**Challenge**
Return, unaltered, every line from the beginning of the material below up to and including the one with "wasm.setup();".
══════════
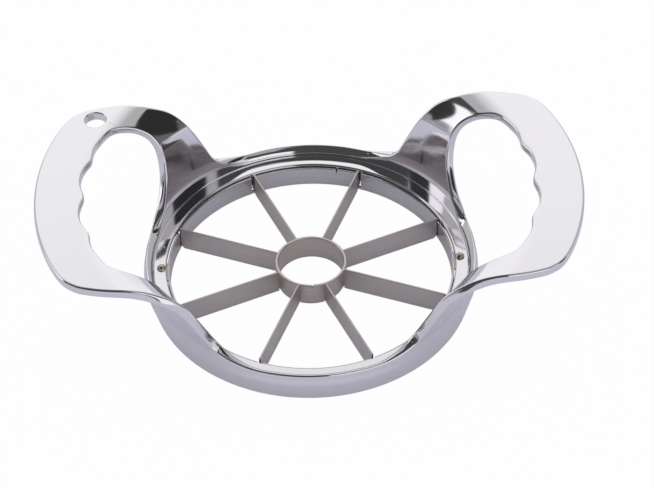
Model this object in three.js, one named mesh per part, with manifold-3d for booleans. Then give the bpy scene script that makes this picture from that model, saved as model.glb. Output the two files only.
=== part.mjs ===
// Fruit slicer: a polished casting with a round skirt and two raised finger loops, which
// holds a stainless insert of eight blades, a corer ring and a band with two rivets.
// Millimetres, +Z up. The origin is the middle of the ring on the table. X runs along
// the two loops and Y points away from the user.

import * as THREE from 'three';
import { mergeVertices } from 'three/addons/utils/BufferGeometryUtils.js';
import Module from 'manifold-3d';

const wasm = await Module();
wasm.setup();

// Sizes of the whole slicer
const overallLength = 170;      // from tip to tip over both loops
const innerDiameter = 90;       // inside the band, which every wider ring size follows
const gripTop = 40.7;           // top of the loops above the table
const fitGap = 0.3;             // clearance between pieces that fit into each other

// Sizes of the casting
const wall = 3;                 // wall of the ring and thickness of the loops
const edgeRound = 0.9;          // how far every edge rounds over
const wallTop = 12.5;           // under the loops the wall stands straight up to here
const flareRadius = 10;         // first bend, where the wall starts to lean outward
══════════
**Response**
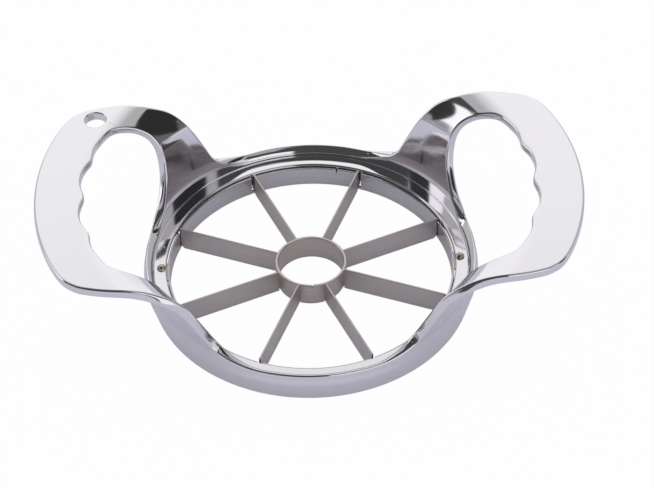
Model this object in three.js, one named mesh per part, with manifold-3d for booleans. Then give the bpy scene script that makes this picture from that model, saved as model.glb. Output the two files only.
=== part.mjs ===
// Fruit slicer: a polished casting with a round skirt and two raised finger loops, which
// holds a stainless insert of eight blades, a corer ring and a band with two rivets.
// Millimetres, +Z up. The origin is the middle of the ring on the table. X runs along
// the two loops and Y points away from the user.

import * as THREE from 'three';
import { mergeVertices } from 'three/addons/utils/BufferGeometryUtils.js';
import Module from 'manifold-3d';

const wasm = await Module();
wasm.setup();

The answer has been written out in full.